» **INSTRUCTIONS TO FOLLOW**
Report the number of lines in the entries below that include the word "into", and nothing else.

---------- RECORD EXCERPTS ----------

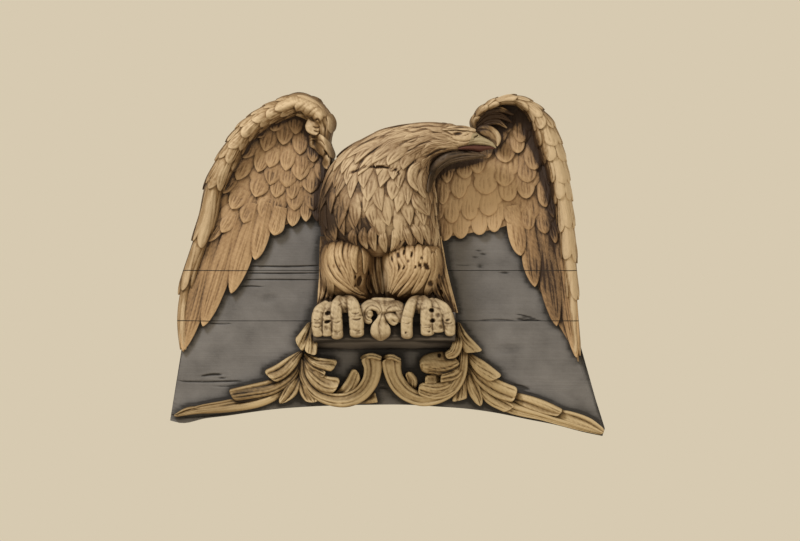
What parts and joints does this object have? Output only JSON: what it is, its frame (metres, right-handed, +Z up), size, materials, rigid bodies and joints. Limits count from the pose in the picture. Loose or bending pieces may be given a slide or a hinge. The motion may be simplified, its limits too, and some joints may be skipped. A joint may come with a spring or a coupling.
{
  "type": "eagle relief",
  "caption": "Carved wooden wall relief of an eagle with raised wings and its head turned aside, gripping a perch above acanthus sprays on a painted board.",
  "frame": {"origin": "on the flat back face, behind the middle of the bird's breast, where the relief is held to a wall", "axes": "+Y into the wall, so the carving faces -Y; +X to the viewer's right; +Z up"},
  "size_m": [1.2024, 0.257, 0.942],
  "materials": {
    "weathered_carving": "carved softwood under old worn ochre paint, dark in the recesses and pale on the edges, satin to matt",
    "painted_ground": "flat planks under matt grey oil paint, streaked and rubbed along the grain"
  },
  "bodies": {
    "root": {"upper_plank": "weathered_carving", "middle_plank": "painted_ground", "lower_plank": "painted_ground", "eagle_block": "weathered_carving", "perch": "weathered_carving"}
  },
  "joints": []
}
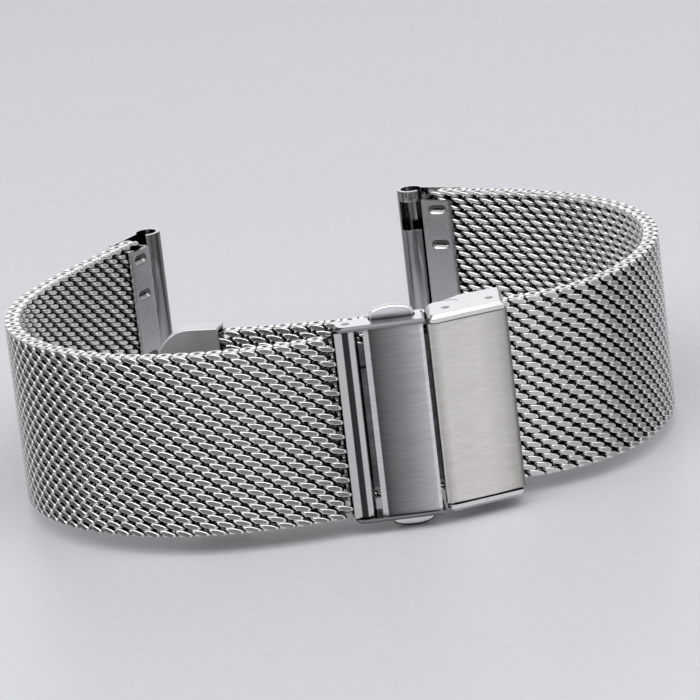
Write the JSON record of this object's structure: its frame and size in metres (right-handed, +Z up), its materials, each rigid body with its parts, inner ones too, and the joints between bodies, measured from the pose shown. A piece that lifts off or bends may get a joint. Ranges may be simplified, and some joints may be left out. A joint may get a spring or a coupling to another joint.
{
  "type": "mesh watch band",
  "caption": "Woven steel mesh watch band, bent into an open loop, with a push-button folding clasp, a sliding length lock and curled ends for spring bars.",
  "frame": {"origin": "centre of the bounding box on the ground, under the loop", "axes": "+X to the right seen from the clasp, +Y from the clasp towards the ends that hold the watch, +Z up along the width of the band"},
  "size_m": [0.0726, 0.0618, 0.0245],
  "materials": {
    "mesh_steel": "woven wire, ground and polished on its faces",
    "polished_steel": "polished",
    "brushed_steel": "fine straight brushing along the band",
    "pin_steel": "turned"
  },
  "bodies": {
    "slider": {"slider_cheek_top": "polished_steel", "slider_cheek_bottom": "polished_steel", "slider_floor": "brushed_steel", "fold_leaf": "brushed_steel", "guide_pin": "pin_steel", "lock_pin": "pin_steel", "leaf_hinge_pin": "pin_steel"},
    "lock_flap": {"lock_flap": "brushed_steel"},
    "fold_link": {"fold_link": "brushed_steel"},
    "button_block": {"left_cover_plate": "brushed_steel", "left_cheek_top": "polished_steel", "left_cheek_bottom": "polished_steel", "barrel_pin": "pin_steel", "link_hinge_pin": "pin_steel", "spring_latch": "pin_steel"},
    "top_button": {"top_button": "polished_steel"},
    "bottom_button": {"bottom_button": "polished_steel"},
    "left_strap_1": {"strap_barrel": "polished_steel", "mesh_left_1": "mesh_steel"},
    "left_strap_2": {"mesh_left_2": "mesh_steel"},
    "left_strap_3": {"mesh_left_3": "mesh_steel"},
    "left_strap_4": {"mesh_left_4": "mesh_steel"},
    "left_strap_5": {"mesh_left_5": "mesh_steel", "left_lug_tube": "polished_steel", "left_clamp_plate": "polished_steel"},
    "tail": {"mesh_tail": "mesh_steel", "tail_tip": "polished_steel"},
    "right_strap_1": {"mesh_right_1": "mesh_steel"},
    "right_strap_2": {"mesh_right_2": "mesh_steel"},
    "right_strap_3": {"mesh_right_3": "mesh_steel"},
    "right_strap_4": {"mesh_right_4": "mesh_steel"},
    "right_strap_5": {"mesh_right_5": "mesh_steel", "right_lug_tube": "polished_steel", "right_clamp_plate": "polished_steel"}
  },
  "joints": [
    {"name": "fold_open", "type": "hinge", "parent": "slider", "child": "fold_link", "pos_m": [0.00044, -0.0262, 0.01225], "axis": [0, 0, -1], "range_deg": [0, 160], "deforming": ["spring_latch"]},
    {"name": "cover_fold", "type": "hinge", "parent": "fold_link", "child": "button_block", "pos_m": [0.00805, -0.02712, 0.01225], "axis": [0, 0, -1], "range_deg": [-160, 0]},
    {"name": "strap_hinge", "type": "hinge", "parent": "button_block", "child": "left_strap_1", "pos_m": [0.00067, -0.02825, 0.01225], "axis": [0, 0, 1], "range_deg": [-3, 40]},
    {"name": "top_button_press", "type": "slide", "parent": "button_block", "child": "top_button", "axis": [0, 0, -1], "range_m": [0, 0.0007], "stiffness_N_per_m": 1500, "deforming": ["spring_latch"]},
    {"name": "bottom_button_press", "type": "slide", "parent": "button_block", "child": "bottom_button", "axis": [0, 0, 1], "range_m": [0, 0.0007], "stiffness_N_per_m": 1500, "deforming": ["spring_latch"]},
    {"name": "lock_flap_lift", "type": "hinge", "parent": "slider", "child": "lock_flap", "pos_m": [0.01614, -0.02443, 0.01225], "axis": [0, 0, 1], "range_deg": [0, 70]},
    {"name": "strap_adjust", "type": "hinge", "parent": "slider", "child": "tail", "pos_m": [0.00438, 0.05259, 0.01225], "axis": [0, 0, 1], "range_deg": [0, 11]},
    {"name": "left_curl_1", "type": "hinge", "parent": "left_strap_1", "child": "left_strap_2", "pos_m": [-0.01605, -0.02961, 0.01225], "axis": [0, 0, 1], "range_deg": [-2, 12]},
    {"name": "left_curl_2", "type": "hinge", "parent": "left_strap_2", "child": "left_strap_3", "pos_m": [-0.02987, -0.02176, 0.01225], "axis": [0, 0, 1], "range_deg": [-2, 12]},
    {"name": "left_curl_3", "type": "hinge", "parent": "left_strap_3", "child": "left_strap_4", "pos_m": [-0.03546, -0.00692, 0.01225], "axis": [0, 0, 1], "range_deg": [-2, 12]},
    {"name": "left_curl_4", "type": "hinge", "parent": "left_strap_4", "child": "left_strap_5", "pos_m": [-0.03062, 0.00832, 0.01225], "axis": [0, 0, 1], "range_deg": [-2, 12]},
    {"name": "right_curl_1", "type": "hinge", "parent": "tail", "child": "right_strap_1", "pos_m": [0.02089, -0.02159, 0.01225], "axis": [0, 0, -1], "range_deg": [-2, 12]},
    {"name": "right_curl_2", "type": "hinge", "parent": "right_strap_1", "child": "right_strap_2", "pos_m": [0.0319, -0.01303, 0.01225], "axis": [0, 0, -1], "range_deg": [-2, 12]},
    {"name": "right_curl_3", "type": "hinge", "parent": "right_strap_2", "child": "right_strap_3", "pos_m": [0.03546, 0.00075, 0.01225], "axis": [0, 0, -1], "range_deg": [-2, 12]},
    {"name": "right_curl_4", "type": "hinge", "parent": "right_strap_3", "child": "right_strap_4", "pos_m": [0.0315, 0.01348, 0.01225], "axis": [0, 0, -1], "range_deg": [-2, 12]},
    {"name": "right_curl_5", "type": "hinge", "parent": "right_strap_4", "child": "right_strap_5", "pos_m": [0.02269, 0.02237, 0.01225], "axis": [0, 0, -1], "range_deg": [-2, 12]}
  ],
  "couplings": [
    {"joint": "cover_fold", "follows": "fold_open", "ratio": -1}
  ]
}
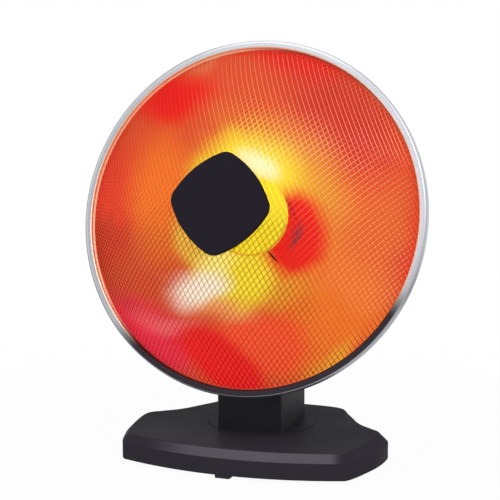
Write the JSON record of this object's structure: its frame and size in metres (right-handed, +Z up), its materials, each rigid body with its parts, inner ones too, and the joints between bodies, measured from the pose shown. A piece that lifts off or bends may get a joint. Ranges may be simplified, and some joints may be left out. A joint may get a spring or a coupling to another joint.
{
  "type": "parabolic heater",
  "caption": "Round parabolic dish heater with a domed crossed-wire guard, a bright trim ring, a tilting head and a short oscillating neck on a low base.",
  "frame": {"origin": "on the floor, under the middle of the heater's overall width and depth", "axes": "+Z up, the dish faces -Y and leans back at rest, +X to the right of someone who faces the dish"},
  "size_m": [0.32, 0.2058, 0.3769],
  "materials": {
    "chrome_trim": "polished",
    "guard_wire": "bright plated wire",
    "badge_black": "gloss",
    "black_plastic": "fine satin",
    "painted_steel": "dark painted",
    "steel": "plain zinc plated",
    "reflector_metal": "polished",
    "gold_cap": "polished",
    "ceramic": "unglazed ceramic",
    "coil_alloy": "oxidised, glows when hot",
    "white_plastic": "low friction plastic",
    "switch_plastic": "satin",
    "friction_fibre": "pressed fibre",
    "red_plastic": "gloss",
    "black_rubber": "matte"
  },
  "bodies": {
    "base": {"base_shell": "black_plastic", "bottom_plate": "painted_steel", "base_screws": "steel", "feet": "black_rubber", "drive_motor": "steel", "spindle_bush": "white_plastic", "thrust_washer": "white_plastic", "tip_switch": "switch_plastic", "plunger_spring": "steel", "terminal_block": "ceramic", "cord_gland": "black_plastic"},
    "neck": {"neck_column": "black_plastic", "rear_panel": "black_plastic", "panel_screws": "steel", "heat_switch": "ceramic", "rocker_frame": "black_plastic", "tilt_bolt": "steel", "tilt_nut": "steel", "friction_washers": "friction_fibre", "pivot_caps": "black_plastic", "turntable": "black_plastic", "neck_screws": "steel", "drive_arm": "painted_steel"},
    "head": {"guard_wires_front": "guard_wire", "guard_wires_back": "guard_wire", "guard_hem": "painted_steel", "badge_plate": "badge_black", "badge_studs": "steel", "badge_clamp": "painted_steel", "trim_ring": "chrome_trim", "ring_clips": "painted_steel", "reflector": "reflector_metal", "element_cap": "gold_cap", "cap_legs": "painted_steel", "cap_nut": "steel", "element_core": "ceramic", "heating_coil": "coil_alloy", "element_socket": "ceramic", "socket_nut": "painted_steel", "thermal_cutout": "steel", "back_cover": "black_plastic", "cover_studs": "steel"},
    "crank": {"crank": "white_plastic", "motor_shaft": "steel"},
    "heat_knob": {"heat_knob": "black_plastic", "selector_shaft": "steel"},
    "rocker": {"rocker": "red_plastic"},
    "tip_plunger": {"tip_plunger": "red_plastic"}
  },
  "joints": [
    {"name": "oscillate", "type": "hinge", "parent": "base", "child": "neck", "pos_m": [0, 0.01988, 0.0264], "axis": [0, 0, 1], "range_deg": [-35, 35]},
    {"name": "tilt", "type": "hinge", "parent": "neck", "child": "head", "pos_m": [0, 0.03988, 0.125], "axis": [1, 0, 0], "range_deg": [-10, 12.6]},
    {"name": "crank_turn", "type": "hinge", "parent": "base", "child": "crank", "pos_m": [0, -0.02012, 0.0171], "axis": [0, 0, 1], "range_deg": [-105, 105]},
    {"name": "heat_select", "type": "hinge", "parent": "neck", "child": "heat_knob", "pos_m": [0, 0.05918, 0.078], "axis": [0, -1, 0], "range_deg": [0, 120]},
    {"name": "oscillation_switch", "type": "hinge", "parent": "neck", "child": "rocker", "pos_m": [0, 0.05818, 0.05], "axis": [1, 0, 0], "range_deg": [-16, 0]},
    {"name": "tip_over_switch", "type": "slide", "parent": "base", "child": "tip_plunger", "axis": [0, 0, 1], "range_m": [-0.003, 0], "stiffness_N_per_m": 20, "springref_m": -0.003, "deforming": ["plunger_spring"]}
  ],
  "couplings": [
    {"joint": "crank_turn", "follows": "oscillate", "ratio": 3}
  ]
}
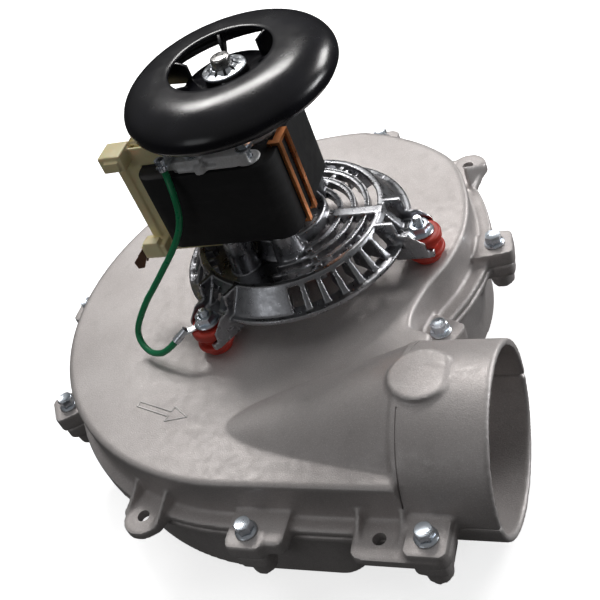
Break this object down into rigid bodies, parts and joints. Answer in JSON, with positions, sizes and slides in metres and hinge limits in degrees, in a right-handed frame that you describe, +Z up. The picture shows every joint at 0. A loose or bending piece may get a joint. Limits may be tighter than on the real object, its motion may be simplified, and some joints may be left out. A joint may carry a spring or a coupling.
{
  "type": "combustion fan",
  "caption": "Gas furnace draft inducer: cast scroll blower with a round outlet, and a shaded-pole motor with a cooling fan on a ventilated bracket.",
  "frame": {"origin": "middle of the whole object's box, at the level of the lower housing's flat bottom", "axes": "+Z up along the motor shaft, +X out of the round outlet, +Y across the scroll, away from the outlet side"},
  "size_m": [0.2346, 0.2625, 0.1725],
  "materials": {
    "cast_housing": "satin as-cast, fine sparkle",
    "bracket_casting": "dark semi-gloss die casting, bright worn edges",
    "end_casting": "bright die casting",
    "laminations": "black varnish over stacked steel sheets",
    "nylon": "cream moulded nylon",
    "coil_tape": "wound tape",
    "copper": "bare copper strip",
    "bronze": "oiled sintered bronze",
    "terminal": "brown tarnished blade",
    "zinc": "bright zinc plate, faint blue",
    "steel": "ground bar",
    "galvanised": "galvanised sheet",
    "silicone": "red moulded silicone rubber",
    "fan_plastic": "glossy black moulding",
    "wire_insulation": "green PVC insulation"
  },
  "bodies": {
    "housing": {"coil_bobbin": "nylon", "coil_winding": "coil_tape", "core_bar": "laminations", "ground_wire": "wire_insulation", "housing_screw_1": "zinc", "housing_screw_2": "zinc", "housing_screw_3": "zinc", "housing_screw_4": "zinc", "housing_screw_5": "zinc", "housing_screw_6": "zinc", "housing_screw_7": "zinc", "housing_screw_8": "zinc", "lower_bearing": "bronze", "lower_housing": "cast_housing", "motor_bracket": "bracket_casting", "mount_nut_1": "zinc", "mount_nut_2": "zinc", "mount_nut_3": "zinc", "mount_stud_1": "zinc", "mount_stud_2": "zinc", "mount_stud_3": "zinc", "rubber_mount_1": "silicone", "rubber_mount_2": "silicone", "rubber_mount_3": "silicone", "shading_coil_1": "copper", "shading_coil_2": "copper", "shading_coil_3": "copper", "shading_coil_4": "copper", "shaft_seal": "silicone", "spade_terminal_1": "terminal", "spade_terminal_2": "terminal", "stack_bolt_1": "zinc", "stack_bolt_2": "zinc", "stack_bolt_3": "zinc", "stack_bolt_4": "zinc", "stator_stack": "laminations", "upper_bearing": "bronze", "upper_bracket": "end_casting", "upper_housing": "cast_housing", "wire_terminal_ring": "zinc", "wire_terminal_top": "zinc"},
    "rotor": {"shaft": "steel", "rotor_core": "steel", "rotor_ring_lower": "cast_housing", "rotor_ring_upper": "cast_housing", "heat_slinger": "galvanised", "impeller": "galvanised", "impeller_hub": "steel", "cooling_fan": "fan_plastic", "fan_retainer": "zinc"}
  },
  "joints": [
    {"name": "rotor_spin", "type": "hinge", "parent": "housing", "child": "rotor", "pos_m": [0.0174, 0.00995, 0.1], "axis": [0, 0, 1], "continuous": true}
  ]
}
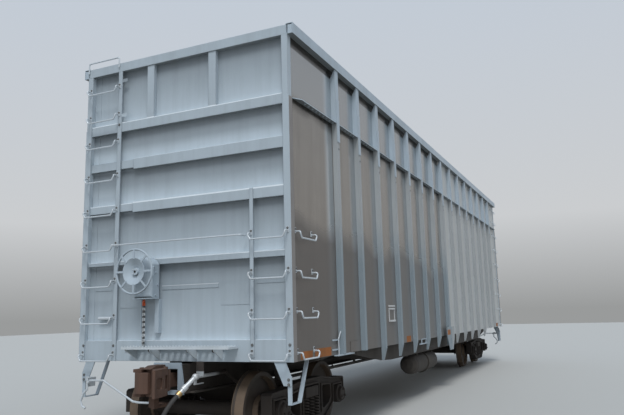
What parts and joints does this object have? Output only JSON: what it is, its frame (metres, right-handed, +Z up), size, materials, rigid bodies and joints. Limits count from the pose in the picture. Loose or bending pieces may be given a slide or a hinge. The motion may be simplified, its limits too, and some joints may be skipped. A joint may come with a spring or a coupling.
{
  "type": "high-sided gondola wagon",
  "caption": "High-sided open gondola rail wagon with posted metal sides, end ladders, swivelling two-axle trucks, turning wheelsets and couplers with swinging knuckles.",
  "frame": {"origin": "centre of the wagon in plan, at the lowest points of the wheel flanges", "axes": "+X along the wagon toward the end with no handbrake, +Y to the left of that, +Z up"},
  "size_m": [16.27, 3.25, 5.1448],
  "materials": {
    "grey_paint": "satin",
    "side_aluminium": "semi-gloss, streaked",
    "frame_black": "matt, dusty",
    "truck_casting": "matt",
    "coupler_casting": "rusty",
    "wheel_steel": "rusty tread",
    "bar_steel": "galvanised",
    "hose_rubber": "matt"
  },
  "bodies": {
    "carbody": {"air_reservoir": "frame_black", "body_bolster_a": "frame_black", "body_bolster_b": "frame_black", "brake_chain": "frame_black", "brake_cylinder": "frame_black", "brake_pipe": "bar_steel", "brake_platform": "bar_steel", "centre_sill": "frame_black", "corner_posts": "grey_paint", "coupler_a": "coupler_casting", "coupler_b": "coupler_casting", "cross_ties": "frame_black", "end_frame_a": "grey_paint", "end_frame_b": "grey_paint", "end_ladders_a": "bar_steel", "end_ladders_b": "bar_steel", "end_wall_a": "grey_paint", "end_wall_b": "grey_paint", "floor": "frame_black", "handbrake_housing": "grey_paint", "handwheel": "grey_paint", "hose_a": "hose_rubber", "hose_b": "hose_rubber", "hose_couplings": "bar_steel", "side_ladders_a": "bar_steel", "side_ladders_b": "bar_steel", "side_posts_left": "grey_paint", "side_posts_right": "grey_paint", "side_sheet_left": "side_aluminium", "side_sheet_right": "side_aluminium", "side_sill_left": "frame_black", "side_sill_right": "frame_black", "stirrups": "bar_steel", "strikers": "grey_paint", "top_chord_left": "grey_paint", "top_chord_right": "grey_paint", "uncoupling_levers": "bar_steel", "upper_posts_left": "grey_paint", "upper_posts_right": "grey_paint", "upper_sheet_left": "side_aluminium", "upper_sheet_right": "side_aluminium", "waist_rail_left": "grey_paint", "waist_rail_right": "grey_paint"},
    "truck_b": {"truck_frames_b": "truck_casting", "truck_springs_b": "truck_casting", "truck_bolster_b": "truck_casting"},
    "truck_a": {"truck_frames_a": "truck_casting", "truck_springs_a": "truck_casting", "truck_bolster_a": "truck_casting"},
    "knuckle_b": {"knuckle_b": "coupler_casting"},
    "knuckle_a": {"knuckle_a": "coupler_casting"},
    "wheelset_outer_b": {"wheels_outer_b": "wheel_steel", "axle_outer_b": "wheel_steel"},
    "wheelset_inner_b": {"wheels_inner_b": "wheel_steel", "axle_inner_b": "wheel_steel"},
    "wheelset_outer_a": {"wheels_outer_a": "wheel_steel", "axle_outer_a": "wheel_steel"},
    "wheelset_inner_a": {"wheels_inner_a": "wheel_steel", "axle_inner_a": "wheel_steel"}
  },
  "joints": [
    {"name": "truck_b_swivel", "type": "hinge", "parent": "carbody", "child": "truck_b", "pos_m": [-5.965, 0, 0.686], "axis": [0, 0, 1], "range_deg": [-6, 6]},
    {"name": "wheelset_outer_b_turn", "type": "hinge", "parent": "truck_b", "child": "wheelset_outer_b", "pos_m": [-6.854, 0, 0.482], "axis": [0, 1, 0], "continuous": true},
    {"name": "wheelset_inner_b_turn", "type": "hinge", "parent": "truck_b", "child": "wheelset_inner_b", "pos_m": [-5.076, 0, 0.482], "axis": [0, 1, 0], "continuous": true},
    {"name": "truck_a_swivel", "type": "hinge", "parent": "carbody", "child": "truck_a", "pos_m": [5.965, 0, 0.686], "axis": [0, 0, 1], "range_deg": [-6, 6]},
    {"name": "wheelset_outer_a_turn", "type": "hinge", "parent": "truck_a", "child": "wheelset_outer_a", "pos_m": [6.854, 0, 0.482], "axis": [0, 1, 0], "continuous": true},
    {"name": "wheelset_inner_a_turn", "type": "hinge", "parent": "truck_a", "child": "wheelset_inner_a", "pos_m": [5.076, 0, 0.482], "axis": [0, 1, 0], "continuous": true},
    {"name": "knuckle_b_swing", "type": "hinge", "parent": "carbody", "child": "knuckle_b", "pos_m": [-7.935, 0.122, 0.901], "axis": [0, 0, 1], "range_deg": [-40, 0]},
    {"name": "knuckle_a_swing", "type": "hinge", "parent": "carbody", "child": "knuckle_a", "pos_m": [7.935, -0.122, 0.901], "axis": [0, 0, 1], "range_deg": [-40, 0]}
  ]
}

----------

» **THE OUTPUT**
3